Digo mais, quanta mágoa provocada pelos bloqueios de Whatsapp e Facebook, e as mágoas adquiridas a partir de visualizações de posts alheios, tipo minhas amigas saíram e não me convidaram, ou meras espiadas nas histórias do Instagram… Minha filha de 15 anos comenta sobre mal entendidos também no Twitter – bloqueios e re-twitts com indiretas e equívocos mil. É o preço da nova realidade de comunicações instantâneas. Não adiantam argumentos de que as atitudes no Facebook, por exemplo, não interferem na vida real, nos relacionamentos, aproximando ou afastando pessoas. Interferem, sim. E é importante que conversemos sobre isso com os nossos adolescentes, principalmente.
As redes sociais imprimiram um novo código de ética entre os humanos e são um terreno fértil para a dimensão imaginária das relações. Nossas vidas estão muito mais públicas e esse fenômeno tem consequências. Digo isso porque sou uma pessoa muito ligada às redes e venho me questionando sobre tal questão. Penso que cabe sempre uma reflexão sobre o que se fala nas redes, o que se compartilha porque tudo tem consequências, nunca é demais repetir. As nossas postagens são elementos facilmente vulneráveis e passíveis de julgamentos e interpretações mil. Sinceramente, nesse ponto sou bastante desinibida, mas estou consciente que toda e qualquer postagem pode ser um caminho para deixar impressões, verdadeiras ou falsas, e provocar equívocos. Por isso penso que devemos ter cautela e sempre levar em consideração as atitudes reais dos nossos amigos, nas relações virtuais. Digo que as atitudes cotidianas falam muito mais sobre eles do que meras postagens, penso que devemos evitar precipitações e rótulos, apesar de saber que isso é um difícil exercício.

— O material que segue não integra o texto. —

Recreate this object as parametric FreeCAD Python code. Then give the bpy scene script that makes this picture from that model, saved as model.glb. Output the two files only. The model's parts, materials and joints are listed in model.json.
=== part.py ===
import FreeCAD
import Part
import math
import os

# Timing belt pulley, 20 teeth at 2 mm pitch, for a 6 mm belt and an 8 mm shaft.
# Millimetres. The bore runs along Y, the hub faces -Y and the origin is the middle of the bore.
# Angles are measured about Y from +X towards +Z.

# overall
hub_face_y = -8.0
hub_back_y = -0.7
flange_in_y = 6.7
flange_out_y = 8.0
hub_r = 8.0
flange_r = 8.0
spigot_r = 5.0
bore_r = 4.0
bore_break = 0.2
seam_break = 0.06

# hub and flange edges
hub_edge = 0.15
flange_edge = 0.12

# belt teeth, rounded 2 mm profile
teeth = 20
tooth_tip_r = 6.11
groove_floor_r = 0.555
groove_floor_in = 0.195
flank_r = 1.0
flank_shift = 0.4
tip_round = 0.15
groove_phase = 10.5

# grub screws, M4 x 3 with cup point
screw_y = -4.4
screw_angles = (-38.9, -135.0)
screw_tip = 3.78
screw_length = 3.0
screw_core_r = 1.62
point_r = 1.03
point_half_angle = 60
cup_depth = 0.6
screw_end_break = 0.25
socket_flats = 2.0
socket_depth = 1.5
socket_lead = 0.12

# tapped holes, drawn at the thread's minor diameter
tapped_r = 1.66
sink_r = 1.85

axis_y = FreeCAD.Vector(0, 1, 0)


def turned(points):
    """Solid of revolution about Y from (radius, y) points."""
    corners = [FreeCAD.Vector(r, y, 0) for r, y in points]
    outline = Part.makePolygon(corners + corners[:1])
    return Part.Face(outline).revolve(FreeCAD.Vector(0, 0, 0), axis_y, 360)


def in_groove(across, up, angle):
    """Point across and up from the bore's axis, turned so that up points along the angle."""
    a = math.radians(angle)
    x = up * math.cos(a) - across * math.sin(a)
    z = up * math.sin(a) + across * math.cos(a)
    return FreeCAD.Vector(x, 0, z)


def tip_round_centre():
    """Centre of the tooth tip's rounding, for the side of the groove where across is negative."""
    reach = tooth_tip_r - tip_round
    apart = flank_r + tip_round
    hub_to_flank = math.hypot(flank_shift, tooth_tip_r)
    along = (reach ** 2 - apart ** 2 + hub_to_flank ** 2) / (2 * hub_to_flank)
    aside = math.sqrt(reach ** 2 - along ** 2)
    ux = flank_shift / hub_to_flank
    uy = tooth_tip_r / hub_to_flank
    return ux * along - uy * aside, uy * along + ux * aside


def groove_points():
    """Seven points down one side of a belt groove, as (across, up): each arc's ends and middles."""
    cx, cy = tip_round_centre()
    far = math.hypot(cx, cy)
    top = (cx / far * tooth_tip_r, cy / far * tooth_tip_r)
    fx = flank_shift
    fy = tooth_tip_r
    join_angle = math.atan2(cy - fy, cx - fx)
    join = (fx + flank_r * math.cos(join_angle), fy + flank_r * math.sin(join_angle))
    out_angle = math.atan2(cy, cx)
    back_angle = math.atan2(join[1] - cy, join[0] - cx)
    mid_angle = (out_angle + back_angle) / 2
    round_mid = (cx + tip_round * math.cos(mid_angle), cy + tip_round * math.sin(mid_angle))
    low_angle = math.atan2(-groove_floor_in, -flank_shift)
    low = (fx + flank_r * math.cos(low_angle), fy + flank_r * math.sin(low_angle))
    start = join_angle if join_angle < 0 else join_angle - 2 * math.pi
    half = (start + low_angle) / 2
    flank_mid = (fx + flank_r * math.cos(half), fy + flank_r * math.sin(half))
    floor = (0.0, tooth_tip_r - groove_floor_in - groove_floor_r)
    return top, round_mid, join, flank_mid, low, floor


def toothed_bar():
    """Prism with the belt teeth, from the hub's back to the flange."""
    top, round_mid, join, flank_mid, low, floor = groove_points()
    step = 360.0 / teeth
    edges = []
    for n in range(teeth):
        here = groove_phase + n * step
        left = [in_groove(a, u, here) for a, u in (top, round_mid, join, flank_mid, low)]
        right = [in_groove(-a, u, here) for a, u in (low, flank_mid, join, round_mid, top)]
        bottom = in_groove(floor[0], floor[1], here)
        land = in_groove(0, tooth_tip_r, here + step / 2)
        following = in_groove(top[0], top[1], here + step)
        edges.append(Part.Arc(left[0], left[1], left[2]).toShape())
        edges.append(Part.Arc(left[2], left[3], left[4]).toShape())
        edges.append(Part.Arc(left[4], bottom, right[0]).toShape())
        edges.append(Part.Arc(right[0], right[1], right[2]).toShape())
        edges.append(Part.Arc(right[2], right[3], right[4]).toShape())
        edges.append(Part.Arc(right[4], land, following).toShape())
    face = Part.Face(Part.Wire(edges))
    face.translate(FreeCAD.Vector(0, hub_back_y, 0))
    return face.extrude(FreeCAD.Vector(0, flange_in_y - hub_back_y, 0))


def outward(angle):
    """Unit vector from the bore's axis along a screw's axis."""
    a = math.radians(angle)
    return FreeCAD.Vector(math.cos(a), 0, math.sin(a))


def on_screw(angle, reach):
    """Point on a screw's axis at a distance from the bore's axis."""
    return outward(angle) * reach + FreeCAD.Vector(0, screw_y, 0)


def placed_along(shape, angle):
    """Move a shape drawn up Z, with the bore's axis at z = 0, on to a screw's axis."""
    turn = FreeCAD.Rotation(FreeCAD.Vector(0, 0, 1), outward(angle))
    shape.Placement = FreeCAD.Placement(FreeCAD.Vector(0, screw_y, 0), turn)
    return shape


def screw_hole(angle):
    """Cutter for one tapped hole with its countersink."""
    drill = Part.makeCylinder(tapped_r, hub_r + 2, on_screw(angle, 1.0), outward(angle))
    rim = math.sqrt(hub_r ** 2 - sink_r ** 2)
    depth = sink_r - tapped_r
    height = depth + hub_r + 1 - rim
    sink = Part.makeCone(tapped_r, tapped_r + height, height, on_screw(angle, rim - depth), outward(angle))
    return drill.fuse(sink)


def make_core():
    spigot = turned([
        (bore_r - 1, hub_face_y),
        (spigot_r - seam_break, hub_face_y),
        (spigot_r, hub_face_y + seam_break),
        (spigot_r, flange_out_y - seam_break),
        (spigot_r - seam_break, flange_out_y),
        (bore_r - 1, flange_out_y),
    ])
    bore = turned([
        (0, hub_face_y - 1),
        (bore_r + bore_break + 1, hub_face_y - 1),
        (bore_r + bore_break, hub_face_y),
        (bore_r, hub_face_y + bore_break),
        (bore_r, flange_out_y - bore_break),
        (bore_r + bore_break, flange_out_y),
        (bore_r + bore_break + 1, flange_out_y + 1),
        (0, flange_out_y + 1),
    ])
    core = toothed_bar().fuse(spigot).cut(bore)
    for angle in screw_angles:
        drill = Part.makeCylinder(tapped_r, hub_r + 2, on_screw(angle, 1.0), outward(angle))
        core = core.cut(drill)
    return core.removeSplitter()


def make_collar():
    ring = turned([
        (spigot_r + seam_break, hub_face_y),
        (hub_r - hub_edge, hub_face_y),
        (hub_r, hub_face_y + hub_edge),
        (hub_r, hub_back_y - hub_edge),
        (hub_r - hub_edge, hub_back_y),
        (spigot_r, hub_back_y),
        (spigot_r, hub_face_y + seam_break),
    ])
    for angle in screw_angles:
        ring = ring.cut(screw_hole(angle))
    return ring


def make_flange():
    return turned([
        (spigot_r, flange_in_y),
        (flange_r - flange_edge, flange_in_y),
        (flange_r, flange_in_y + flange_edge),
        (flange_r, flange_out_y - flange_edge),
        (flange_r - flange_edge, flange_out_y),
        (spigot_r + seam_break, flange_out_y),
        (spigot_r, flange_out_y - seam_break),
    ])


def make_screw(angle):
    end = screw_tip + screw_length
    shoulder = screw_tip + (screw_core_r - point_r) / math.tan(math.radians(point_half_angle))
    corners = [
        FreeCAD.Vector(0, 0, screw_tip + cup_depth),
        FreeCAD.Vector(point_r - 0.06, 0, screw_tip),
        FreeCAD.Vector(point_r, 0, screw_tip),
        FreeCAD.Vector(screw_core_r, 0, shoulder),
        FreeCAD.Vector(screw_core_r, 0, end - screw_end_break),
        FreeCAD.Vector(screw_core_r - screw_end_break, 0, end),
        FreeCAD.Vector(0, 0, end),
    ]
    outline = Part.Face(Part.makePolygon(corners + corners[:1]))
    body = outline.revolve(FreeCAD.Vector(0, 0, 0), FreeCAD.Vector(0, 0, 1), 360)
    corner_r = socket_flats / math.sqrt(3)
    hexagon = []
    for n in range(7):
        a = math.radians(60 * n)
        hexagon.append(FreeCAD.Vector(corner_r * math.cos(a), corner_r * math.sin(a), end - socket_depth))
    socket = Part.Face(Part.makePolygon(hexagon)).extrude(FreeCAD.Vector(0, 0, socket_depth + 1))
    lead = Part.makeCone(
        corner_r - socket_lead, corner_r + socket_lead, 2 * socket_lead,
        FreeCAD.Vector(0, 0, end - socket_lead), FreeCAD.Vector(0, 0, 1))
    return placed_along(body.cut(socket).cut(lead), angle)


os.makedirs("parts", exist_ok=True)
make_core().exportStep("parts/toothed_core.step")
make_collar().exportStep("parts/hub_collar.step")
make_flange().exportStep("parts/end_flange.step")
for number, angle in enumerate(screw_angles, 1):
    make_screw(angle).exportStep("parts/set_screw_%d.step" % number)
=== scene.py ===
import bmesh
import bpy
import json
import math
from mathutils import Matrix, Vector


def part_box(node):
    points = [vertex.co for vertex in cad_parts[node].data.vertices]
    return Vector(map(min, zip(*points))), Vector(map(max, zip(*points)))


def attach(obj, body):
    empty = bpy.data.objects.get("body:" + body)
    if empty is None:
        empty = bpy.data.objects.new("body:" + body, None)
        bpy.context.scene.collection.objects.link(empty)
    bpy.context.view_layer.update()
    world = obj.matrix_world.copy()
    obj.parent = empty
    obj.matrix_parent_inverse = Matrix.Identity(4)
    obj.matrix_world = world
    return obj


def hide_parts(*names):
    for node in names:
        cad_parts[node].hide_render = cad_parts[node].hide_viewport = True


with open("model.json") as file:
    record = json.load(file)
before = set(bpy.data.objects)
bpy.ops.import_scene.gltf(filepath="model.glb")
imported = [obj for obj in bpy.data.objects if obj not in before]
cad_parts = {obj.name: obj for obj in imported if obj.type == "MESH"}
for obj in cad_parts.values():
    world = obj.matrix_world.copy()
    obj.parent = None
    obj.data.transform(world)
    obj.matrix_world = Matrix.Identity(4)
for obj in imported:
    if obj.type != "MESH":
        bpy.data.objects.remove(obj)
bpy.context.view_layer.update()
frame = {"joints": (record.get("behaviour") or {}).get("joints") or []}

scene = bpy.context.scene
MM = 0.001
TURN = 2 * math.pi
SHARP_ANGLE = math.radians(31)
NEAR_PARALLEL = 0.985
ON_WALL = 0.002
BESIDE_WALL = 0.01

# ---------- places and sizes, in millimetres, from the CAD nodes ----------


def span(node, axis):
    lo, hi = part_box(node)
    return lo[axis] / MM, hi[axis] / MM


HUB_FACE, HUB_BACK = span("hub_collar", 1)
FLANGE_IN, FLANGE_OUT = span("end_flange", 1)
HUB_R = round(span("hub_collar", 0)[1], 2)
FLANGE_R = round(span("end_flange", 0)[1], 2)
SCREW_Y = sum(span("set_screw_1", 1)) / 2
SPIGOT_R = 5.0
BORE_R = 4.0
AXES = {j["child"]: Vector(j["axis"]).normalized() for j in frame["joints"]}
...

Percebo que os likes estão muito atrelados àquelas pessoas que são consideradas amigas de verdade, ou pessoas que são admiradas. Muito interessante o quanto o amor faz curtir quase incondicionalmente.
Às vezes me pego pensando e dando graças a Deus porque na infância da minha filha não existia ainda Whatsapp e o Facebook ainda estava começando. Esse meu pensamento pode ser um tanto nostálgico, mas vejo hoje as criancinhas de 3/4 anos tendo que lidar com pais vidrados no smartphone o tempo todo, numa fase em que precisam tanto da presença e disponibilidade da família, dos adultos que as cercam. Vejo também minha filha adolescente permanentemente com o fone de ouvido, parecendo isolada, nunca escutando de pronto o que dizemos a ela.
Enfim, escrevi esse texto num exercício de autorreflexão e elaboração e espero que ele sirva também para reflexão de quem se dispuser a lê-lo.
Desejo que possamos fazer bom uso das redes sociais, tendo em vista que as relações reais, não digitais, são fundamentais e indispensáveis. Que o bom senso sempre nos acompanhe na vida real e virtual para que nunca percamos de vista a dimensão humana. Não existe mais vida sem redes, então que as redes sejam muito bem usadas em prol do crescimento pessoal e da humanidade em geral.

Ana Luiza Neves é psicóloga, pós-graduada pelo IPUB (UFRJ) e UFF. Trabalha no Instituto GayLussac em Niterói, na Prefeitura da Cidade do Rio de Janeiro e atende em consultório particular.